What we could have done to avoid this is simple. Measure the number of times a cluster is setup or discarded by the jobs, putting reminders in if things got delayed or there wasn’t at least a test run every week… This is simple monitoring. Ensuring regular check in and SLO adherence. Doing test cycles. All of this would have helped. It might not have avoided the incident, but it would have avoided wasting 3 days of engineering effort — approximate 2 mythical personweeks …
What happens now? Well, now I start trying to run and swim and bike again. My run times are around 10:30 rather than 8:00 — so I’ve got a struggle ahead of me. But, I know what the work looks like and feels like. I know the results and I know how fit I can be. I know that once I am back to that level, that I can keep going.

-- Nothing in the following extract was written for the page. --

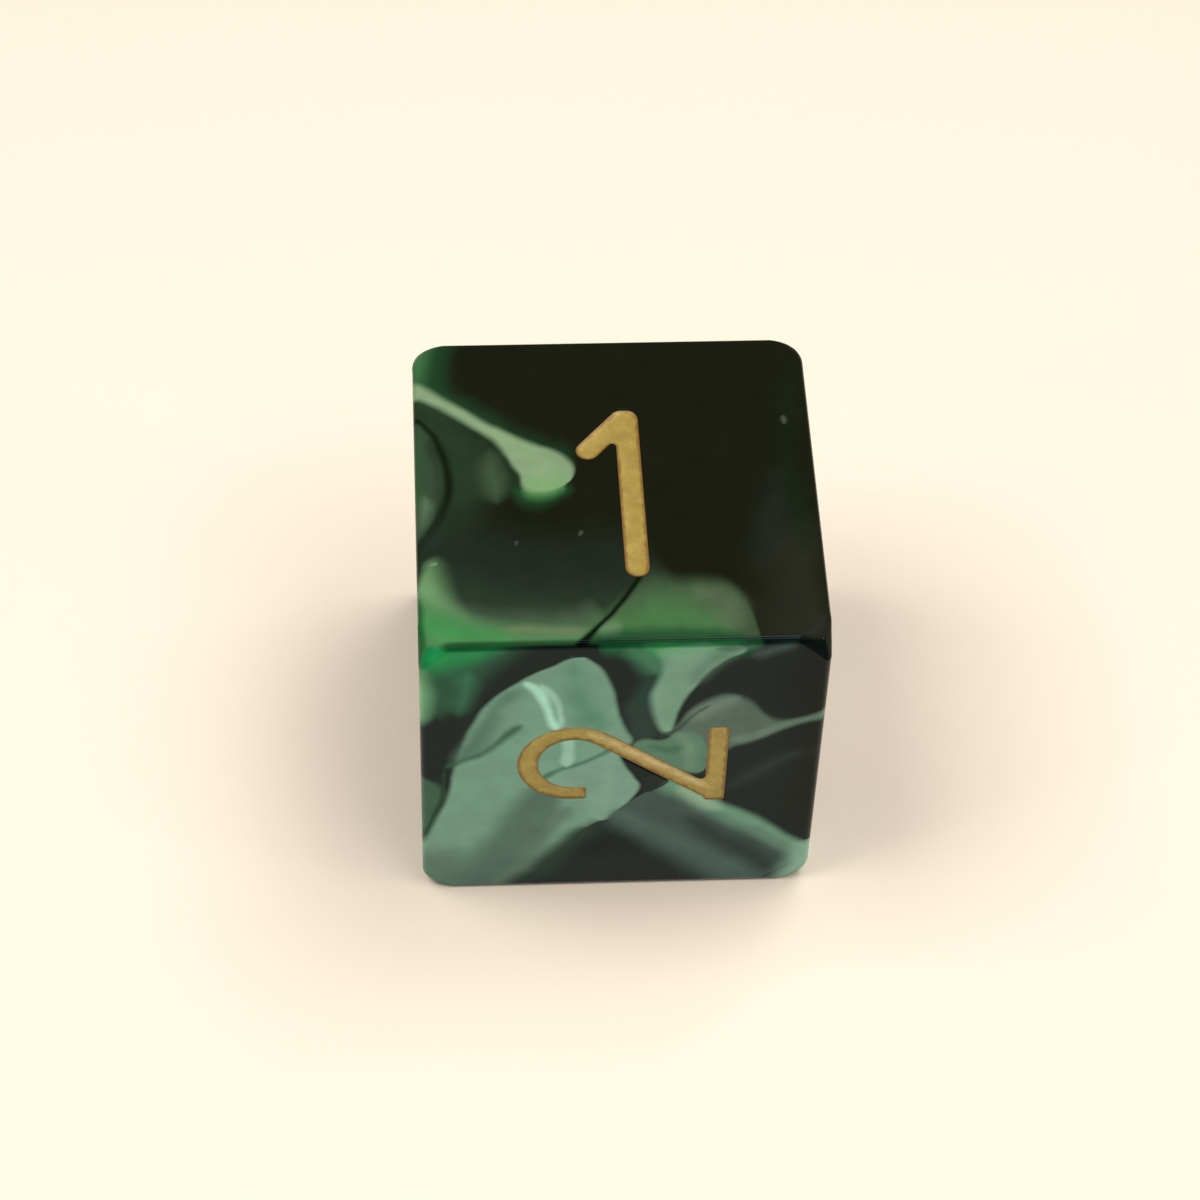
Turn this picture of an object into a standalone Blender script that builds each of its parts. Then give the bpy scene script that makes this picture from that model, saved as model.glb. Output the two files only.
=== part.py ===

On the Resilience front, the path is equally arduous. Where we once had to figure out what needed to be done from scratch, we have to do the exact same thing again. We plan things out the same way — milestones, improvements. We put other things on hold, we regenerate our tooling and our practices. And over time we get closer to where we were, but we effectively have to restart — and that means getting all that buy-in again from other teams. What’s worse is that SRE/Tooling/Resilience whatever you call that team, will likely have to do this for other teams who don’t manage their own best practices.
So how do we solve this:
- Systems that support production must be monitored and measured just like production
- Everything that Resilience builds is a system that supports production
- Put in place a documentation and continuous testing practice
- During hiring and attrition ensure that team members are brought into this culture
- And if you think that this sounds like Kaizen for specific teams — then you are right.